There are a number of interpretations that are local but not realistic in the usual sense. Not all people classify these the same as I, but here are a couple:

- Many Worlds

- Time Symmetric/Retro-causal/Block world - these do not not exclude future setup/context from contributing to the present. The answer to the question of "where are the hidden variables": in the future.
 
maline said:
Bell & Aspect proved you can't have local realism. Bohm set up a model that is realistic but not local. Is there a meaningful model that is local but not realistic? How would it explain the way measurement choices affect distant outcomes?

The ignorance ensemble interpretation is usually considered local and not realistic - although that would not be my classification.

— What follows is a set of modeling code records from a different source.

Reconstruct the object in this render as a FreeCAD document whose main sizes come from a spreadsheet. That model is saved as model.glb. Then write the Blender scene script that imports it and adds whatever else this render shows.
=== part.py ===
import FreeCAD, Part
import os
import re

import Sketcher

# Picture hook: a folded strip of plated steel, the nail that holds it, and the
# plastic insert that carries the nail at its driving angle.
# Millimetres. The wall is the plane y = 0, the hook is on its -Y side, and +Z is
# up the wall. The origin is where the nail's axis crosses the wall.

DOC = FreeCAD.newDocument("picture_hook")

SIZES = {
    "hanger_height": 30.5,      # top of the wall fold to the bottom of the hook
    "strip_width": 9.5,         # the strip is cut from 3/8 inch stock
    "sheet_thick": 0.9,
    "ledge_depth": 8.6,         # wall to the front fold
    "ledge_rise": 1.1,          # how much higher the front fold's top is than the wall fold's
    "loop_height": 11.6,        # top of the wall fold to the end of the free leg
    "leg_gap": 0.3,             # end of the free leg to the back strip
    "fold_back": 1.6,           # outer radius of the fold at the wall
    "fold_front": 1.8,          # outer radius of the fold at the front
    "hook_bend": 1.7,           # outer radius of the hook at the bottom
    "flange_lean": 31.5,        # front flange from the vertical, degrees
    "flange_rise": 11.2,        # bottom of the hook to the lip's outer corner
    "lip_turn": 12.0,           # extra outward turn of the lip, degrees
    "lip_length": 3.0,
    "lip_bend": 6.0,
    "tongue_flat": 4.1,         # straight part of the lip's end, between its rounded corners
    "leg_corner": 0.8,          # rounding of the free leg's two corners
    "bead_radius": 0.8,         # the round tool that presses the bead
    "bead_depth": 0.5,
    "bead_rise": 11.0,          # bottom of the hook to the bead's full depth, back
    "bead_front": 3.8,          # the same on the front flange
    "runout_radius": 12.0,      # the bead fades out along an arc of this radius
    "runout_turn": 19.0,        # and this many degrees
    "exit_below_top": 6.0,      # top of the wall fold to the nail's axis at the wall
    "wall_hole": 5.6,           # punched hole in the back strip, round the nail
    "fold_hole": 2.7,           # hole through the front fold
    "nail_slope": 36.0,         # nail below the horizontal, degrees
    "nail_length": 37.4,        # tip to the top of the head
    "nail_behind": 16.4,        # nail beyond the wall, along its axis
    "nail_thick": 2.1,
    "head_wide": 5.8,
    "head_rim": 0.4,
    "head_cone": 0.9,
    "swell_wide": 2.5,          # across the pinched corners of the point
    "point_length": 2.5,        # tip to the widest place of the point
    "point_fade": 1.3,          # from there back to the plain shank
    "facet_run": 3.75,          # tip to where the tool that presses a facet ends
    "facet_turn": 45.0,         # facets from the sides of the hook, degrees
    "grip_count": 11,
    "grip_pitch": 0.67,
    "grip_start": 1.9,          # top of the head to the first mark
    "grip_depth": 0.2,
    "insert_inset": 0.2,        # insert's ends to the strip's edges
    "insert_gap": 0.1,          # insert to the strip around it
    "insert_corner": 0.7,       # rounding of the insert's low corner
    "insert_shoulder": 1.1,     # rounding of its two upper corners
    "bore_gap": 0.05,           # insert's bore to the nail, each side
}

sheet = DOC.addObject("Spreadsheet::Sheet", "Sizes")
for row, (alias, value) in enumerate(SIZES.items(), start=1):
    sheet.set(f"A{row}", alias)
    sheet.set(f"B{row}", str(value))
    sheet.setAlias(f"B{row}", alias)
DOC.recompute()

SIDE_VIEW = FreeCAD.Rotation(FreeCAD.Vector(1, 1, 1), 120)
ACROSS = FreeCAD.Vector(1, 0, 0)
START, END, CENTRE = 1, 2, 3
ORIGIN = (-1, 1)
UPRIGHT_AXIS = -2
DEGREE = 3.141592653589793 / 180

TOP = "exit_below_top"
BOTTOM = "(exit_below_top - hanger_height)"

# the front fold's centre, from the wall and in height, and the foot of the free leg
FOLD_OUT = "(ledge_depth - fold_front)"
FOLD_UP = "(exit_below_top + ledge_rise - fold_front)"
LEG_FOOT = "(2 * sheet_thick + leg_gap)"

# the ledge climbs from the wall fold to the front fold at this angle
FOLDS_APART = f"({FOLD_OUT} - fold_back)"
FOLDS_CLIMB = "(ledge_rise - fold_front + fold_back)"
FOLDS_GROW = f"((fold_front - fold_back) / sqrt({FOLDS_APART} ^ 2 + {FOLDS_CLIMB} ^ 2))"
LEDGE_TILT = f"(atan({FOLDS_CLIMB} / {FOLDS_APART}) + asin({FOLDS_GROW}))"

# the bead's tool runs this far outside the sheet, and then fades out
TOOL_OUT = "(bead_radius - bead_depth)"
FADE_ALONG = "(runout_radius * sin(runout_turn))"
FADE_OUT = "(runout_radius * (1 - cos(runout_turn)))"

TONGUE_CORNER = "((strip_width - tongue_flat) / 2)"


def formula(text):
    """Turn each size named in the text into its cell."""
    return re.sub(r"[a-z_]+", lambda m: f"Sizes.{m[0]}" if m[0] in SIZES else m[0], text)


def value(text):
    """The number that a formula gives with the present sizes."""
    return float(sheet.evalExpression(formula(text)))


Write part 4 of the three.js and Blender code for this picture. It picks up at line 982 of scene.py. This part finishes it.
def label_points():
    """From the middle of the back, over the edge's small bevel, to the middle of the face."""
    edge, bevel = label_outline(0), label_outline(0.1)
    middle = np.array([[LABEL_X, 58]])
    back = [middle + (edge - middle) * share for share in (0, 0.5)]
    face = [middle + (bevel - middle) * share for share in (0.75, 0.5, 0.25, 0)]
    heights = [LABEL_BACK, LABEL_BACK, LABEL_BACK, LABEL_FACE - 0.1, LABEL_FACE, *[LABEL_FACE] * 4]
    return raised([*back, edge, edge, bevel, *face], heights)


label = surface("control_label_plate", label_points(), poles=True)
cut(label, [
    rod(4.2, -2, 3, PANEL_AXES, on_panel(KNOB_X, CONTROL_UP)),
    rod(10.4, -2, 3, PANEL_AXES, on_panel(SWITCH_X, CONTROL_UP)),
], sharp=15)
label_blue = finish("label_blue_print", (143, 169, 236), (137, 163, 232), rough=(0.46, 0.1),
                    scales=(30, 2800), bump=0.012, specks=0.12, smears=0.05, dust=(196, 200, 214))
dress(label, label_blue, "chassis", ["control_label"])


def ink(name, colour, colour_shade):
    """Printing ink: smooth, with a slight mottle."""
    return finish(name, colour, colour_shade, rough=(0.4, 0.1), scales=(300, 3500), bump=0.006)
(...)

The issue of locality depends on your view of the status of breaking entanglement when entanglement is simply a mathematical device to describe correlations. I personally don't look at it that way and say its both non local and not realistic - but opinions vary.

As you can see, and as Dr Chinese correctly pointed out, not everyone classifys things the same way. Many would classify MW as real because the only thing that exists in it is the universal wavefunction that is as real as they come - in that interpretation that is. So how does MW evade Bell? Its not counterfactual definite - you can't predict the outcome of observations. It's subtle like a lot of this stuff.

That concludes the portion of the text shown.